The part of the History Channel program that I found most interesting in this aspect concerned the prophecies of the Hopi people.

The Hopi nation is located in the Southwestern United States. Their prophecies contain a belief that the world goes through periods of destruction and renewal. The Hopi believe that the earth was already destroyed three times before and that we are on the fourth Earth now, soon to enter the Fifth World.

The part relevant to this time is known as the Blue Star Prophecy which is a message from the Gods concerning the end of the world.

Although there is no date attached to the prophecy, some Hopi elders believe that the 9 signs of the end have now arrived.

The story is that a white-skinned man named Pahana will appear wearing certain symbols and a stone tablet when the time is here to help us make the transition to the fifth and final world.

There are signs that signal the end is near. One is “the coming of spinning wheels filled with voices.” This has been interpreted as possibly being the wagon wheels that brought settlers into the Indian lands.

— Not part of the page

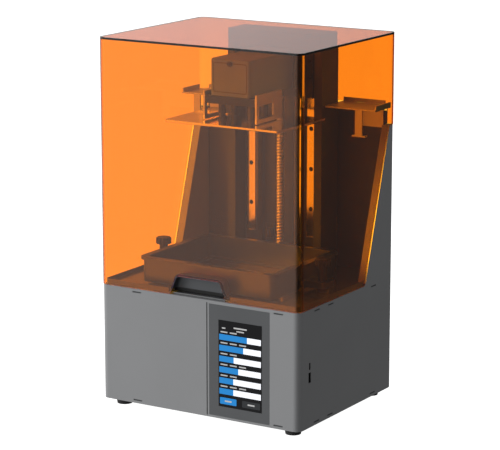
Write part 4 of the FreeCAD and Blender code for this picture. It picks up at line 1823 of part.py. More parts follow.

Another sign is “a strange beast like a buffalo but with great long horns that will overrun the land in large numbers” – the white men’s cattle.

The signs to follow are that: “the land will be crossed by snakes of iron” (railroad); “the land shall be crisscrossed by a giant spider’s web” (power and communication lines, including the Net/Web )

Want to interpret the last signs? The land shall be crisscrossed with rivers of stone that make pictures in the sun. The Seventh Sign is that you will hear of the sea turning black, and many living things dying because of it.

Next, is when you will see many youth, who wear their hair long like the Hopi people, come and join the tribal nations, to learn their ways and wisdom.

The last sign is that we will hear of a dwelling-place in the heavens, above the earth, that shall fall with a great crash. It will appear as a blue star. After this, the ceremonies will cease.

This is not an optimistic story. But Daniel Pinchbeck has written in “The Fifth World and the Hopi Apocalypse” that “The Hopi prophecies also tell of the return of Pahana, the elder white brother, in a real exchange of knowledge and a true communion, as the Fourth World comes to an end.” That’s about as hopeful as this prophecy might be.